Mandatory Capital Escalation (December 2026 Deadline)
The most pressing operational hazard facing corporate entities in Türkiye is the mandatory adjustment of minimum statutory share capital by December 31, 2026. Implemented by Presidential Decree No. 7887, failure to meet these new minimums will result in the automatic dissolution (münfesih) of the company, triggering immediate liquidation and exposing the board of directors to profound personal liability.
| Corporate Entity Type | New Statutory Minimum Capital Requirement |
|---|---|
| Limited Liability Company (Ltd. Şti.) | TRY 50,000 |
| Joint Stock Company (A.Ş.) | TRY 250,000 |
| Non-Public A.Ş. (Registered Capital System) | TRY 500,000 |
Nexpo Legal manages the entire capital compliance procedure, from documentation audits and general assembly resolutions to managing pre-emptive rights and formal Trade Registry execution.

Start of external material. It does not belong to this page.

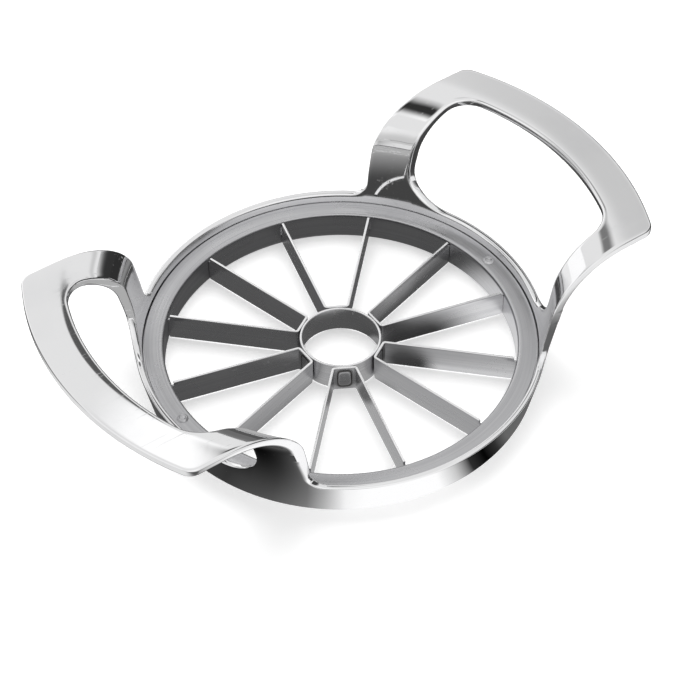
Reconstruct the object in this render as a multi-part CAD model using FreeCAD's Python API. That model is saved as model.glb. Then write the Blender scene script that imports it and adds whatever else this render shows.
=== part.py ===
import FreeCAD, Part
import math
import os
from FreeCAD import Vector

# Apple slicer and corer: a cast ring with two raised loop handles, a slotted blade ring,
# a core tube and six folded blade strips that make twelve cutting blades.
# Millimetres, +Z up. The origin is the middle of the ring, on the surface it stands on.
# +X runs along the line of the two handles.

# Cast ring
foot_outer_r = 55.7        # outer radius where the ring meets the table
foot_width = 1.45
foot_chamfer = 0.3
inner_lean = 9.2           # lean of the wall's inner face away from upright, degrees
rim_z = 11.6               # top of the rim between the handles
edge_break = 0.6           # bevel of the rim's inner edge and of the handles' upper edges

# Inner shoulder that carries the blade ring
shoulder_thick = 2.4
shoulder_gap = 0.6         # from the blade ring's skirt to the shoulder

# Loop handles
handle_top_z = 42.1        # top face of the handle plate
plate = 2.5                # thickness of the handle plate
bend_r = 17.5              # main bend of the top face, from the wall up
soft_bend_r = 29.0         # softer bend that ends level
soft_bend_turn = 11.5      # degrees turned by the softer bend
handle_reach = 30.6        # from the foot's outer radius to the grip bar's outer edge
grip_width = 11.6          # radial width of the grip bar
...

Sector-Specific Transactional Expertise
While general M&A principles apply broadly, execution nuances vary wildly depending on the target’s industry. Nexpo Legal boasts specialized expertise across critical sectors:
- Energy & Infrastructure: Structuring Special Purpose Vehicles (SPVs), negotiating Power Purchase Agreements (PPAs), and integrating Middle Eastern capital via Shariah-compliant Islamic Project Finance (Green Sukuk, Istisna/Ijara).
- Real Estate & REITs: Conducting rigorous zoning analyses and property risk assessments for commercial developments, shopping malls, and public-private partnerships.
- Technology & Fintech: Structuring early-stage equity investments, convertible debt, and navigating the specialized antitrust thresholds for technology undertakings.
Whether seeking to scale operations through a strategic acquisition, divest non-core assets, or restructure a distressed enterprise through formal proceedings, the complexity of the Turkish legal landscape requires an advisor who combines technical mastery with unyielding commercial judgment. The Mergers, Acquisitions, and Restructuring team at Nexpo Legal stands ready to provide the strategic solutions required to navigate corporate change with absolute confidence.